ABSTRACT

The collective picture of the world that emerges from Republican literature, 1911-1949, often mirrors the power structure of the world and China’s position in it. Japan (dongyang) and Europe (xiyang) are prominent parts of this represented world, while Africa and Latin America are absent. Many Republican writers were educated or traveled extensively abroad; some of them were translators, and some were even bilingual writers. Their cosmopolitanism, however, was often involuntary. In their imagining of the world was a sense of anxiety stemming from the weak political position of China on the international stage.
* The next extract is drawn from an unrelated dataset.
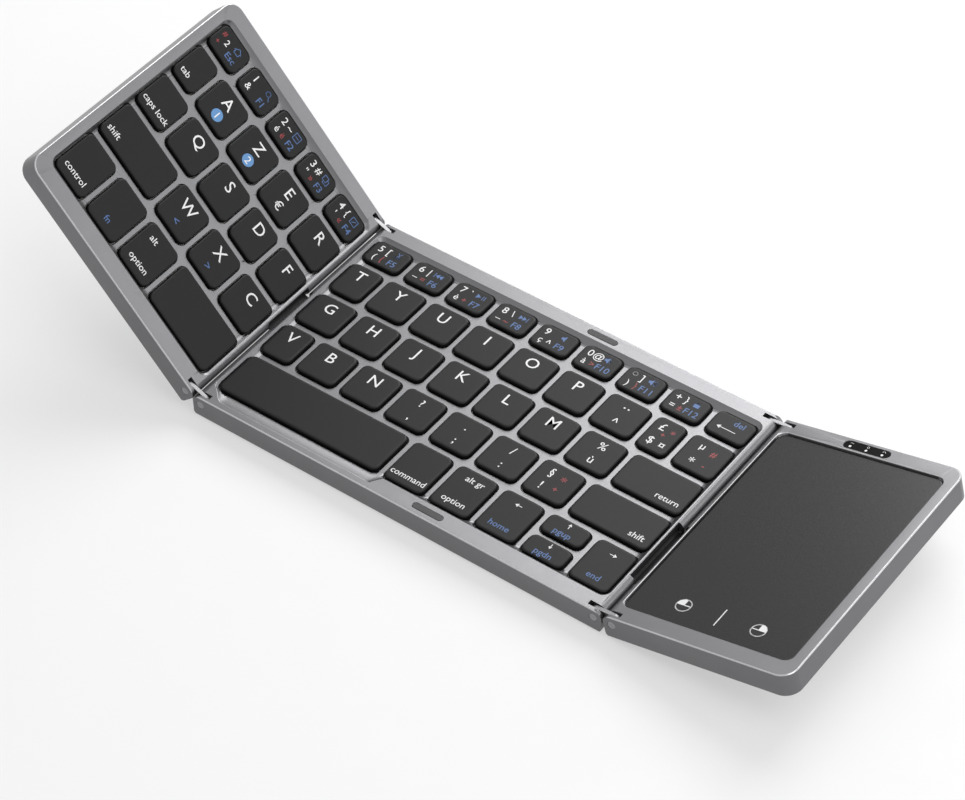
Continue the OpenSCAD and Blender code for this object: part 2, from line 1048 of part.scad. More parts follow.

They often saw the world in terms of nation-states, some of which were examples for China to emulate, some not. In many works by male writers, world imagination was intertwined with sexual imagination. Japan occupied a special place, toward which writers were often ambivalent. Yu Dafu’s short stories portray a weak and sensitive young man with his defeats in sexual encounters in Japan, attributing those defeats to China’s weakness. If Yu Dafu’s story “Submerging” 沉沦 was the lowest point of Republican writers’ imagining of the world, the sense of national and personal frustration is more or less present in other writers too. However, Lao She’s novel Er Ma 二马, Guo Moruo’s poetry and prose, and Xu Zhimo’s poetry, with varying discursive strategies, mitigate such frustration. In Er Ma, Lao She domesticates London with his Beijing colloquial style and omnipresent and omniscient narrator. Guo Moruo, a poetic imagination that goes beyond nation-states, and the use of Whitmanesque cataloguing empower the poet to sing of mankind as a whole, erasing national boundaries. Xu Zhimo, representing the West and Japan by their natural landscape and women, gives the male writer a sense of control and appreciation. The chapter ends with Xu Dishan’s fiction about Southeast Asia in which national identities seem unimportant for the foreign or Chinese characters.